The High Court has today ordered BAE Systems to produce a sworn affidavit divulging how they obtained a confidential and legally privileged document belonging to Campaign Against Arms Trade (CAAT).
The document in question contained advice from CAAT's solicitors on a planned judicial review of the decision to drop a corruption probe into BAE's dealings with Saudi Arabia.
The Serious Fraud Office (SFO) controversially dropped its investigation into the Saudi Arabia deal in December last year.
BAE faces scrutiny over corruption allegations in six nations.
CAAT spokesperson Symon Hill said: "We are delighted. This is a victory not only for Campaign Against Arms Trade but for all who care about democracy. When Tony Blair ended the Saudi corruption inquiry, he implied that BAE Systems were above the law. But today BAE have been prevented from behaving as they like. We are a step closer to the day when BAE can no longer get away with calling the shots."
CAAT suggested that judicial review proceedings could be severely prejudiced if BAE had access to CAAT's confidential legal advice. The campaigners say that BAE Systems failed to convince the court that they had no obligation to give away the source of their information.
BAE now have until 12th March to produce their affidavit.
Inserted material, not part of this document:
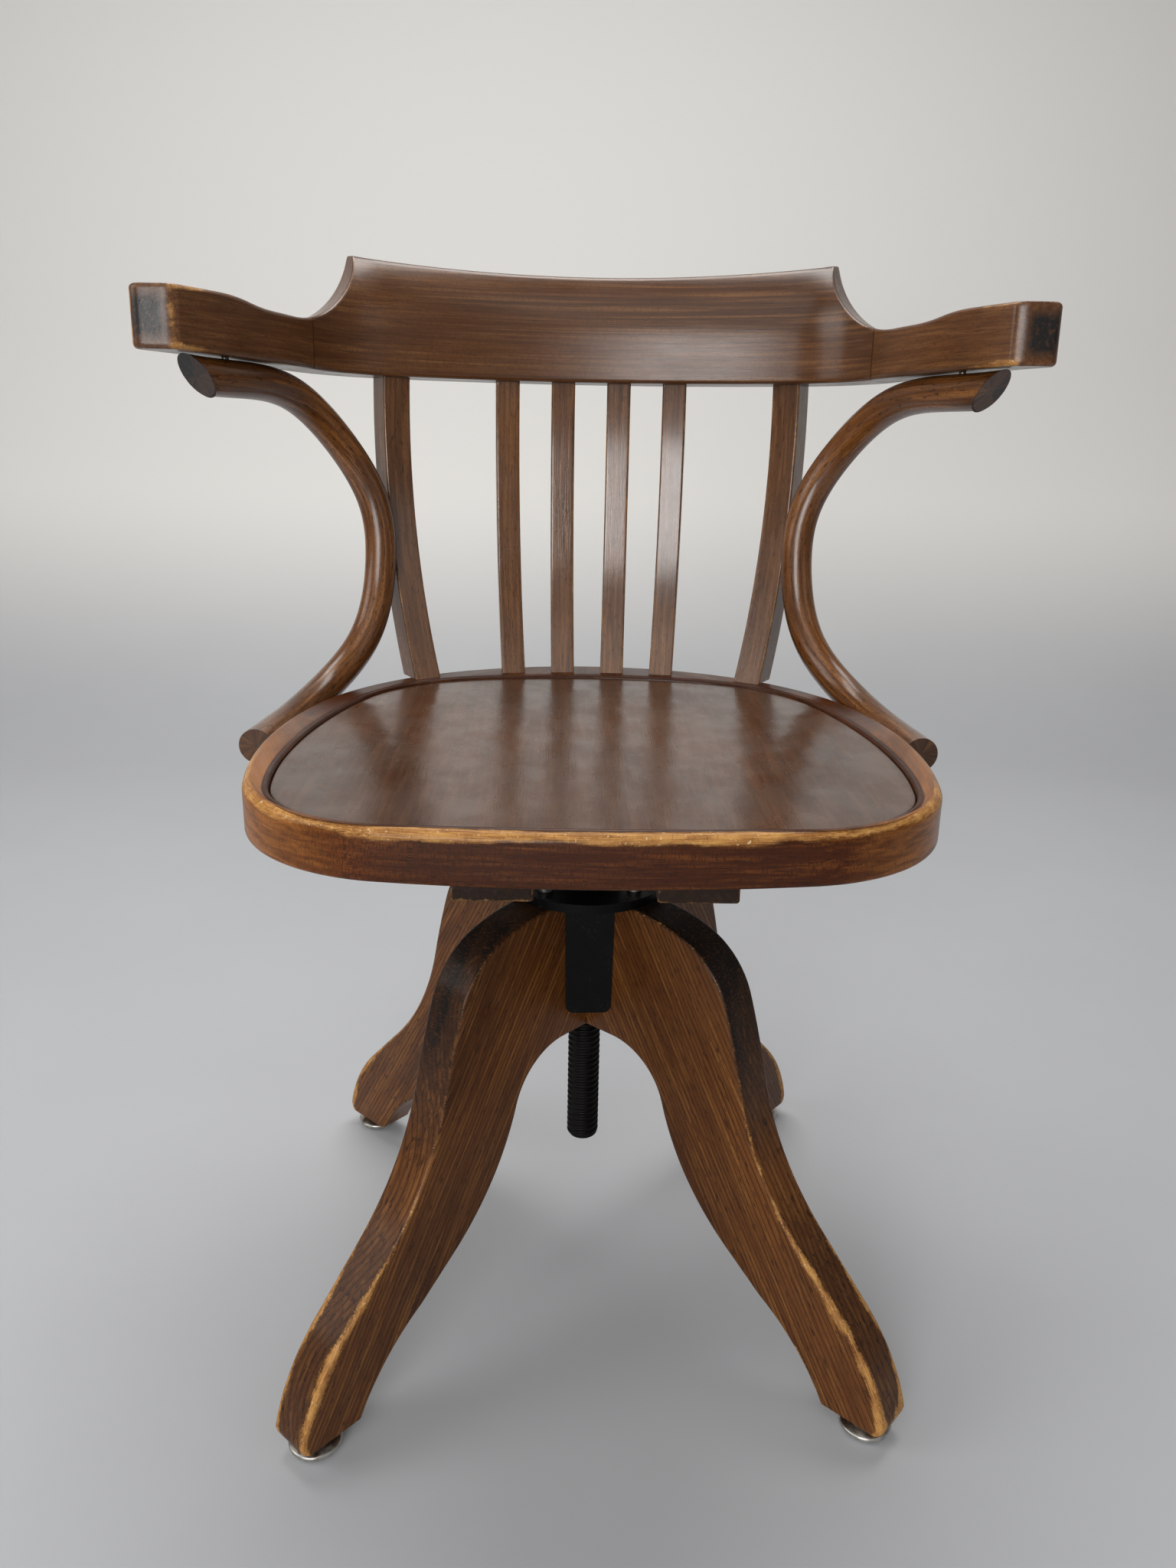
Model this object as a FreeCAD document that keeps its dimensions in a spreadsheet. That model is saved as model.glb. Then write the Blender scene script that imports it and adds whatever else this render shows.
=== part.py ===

CAAT and the Corner House - an anti-corruption and social justice group - will make an announcement shortly about their application for a judicial review.
The leaked CAAT information contained specifics regarding tactics and costs for the anti-arms group, including legal advice from CAAT's lawyers over its case regarding the Serious Fraud Office.
Following Monday's ruling, BAE said that once presented with the e-mail, the firm "immediately brought it to the attention of CAAT".
The judge said that even though BAE returned the e-mail, allowing the leaker to remain anonymous had "facilitated the continuation of the wrong" done to CAAT.
The move also opened the chance that the person could leak the same information to another party opposed to CAAT, said the judge.
The court order was needed as BAE and its legal representatives, Allen & Overy, had refused to provide information to reveal who had sent the e-mail, said Dinah Rose, QC, who has been acting for CAAT.
Campaign Against Arms Trade (CAAT) works for the reduction and ultimate abolition of the international arms trade.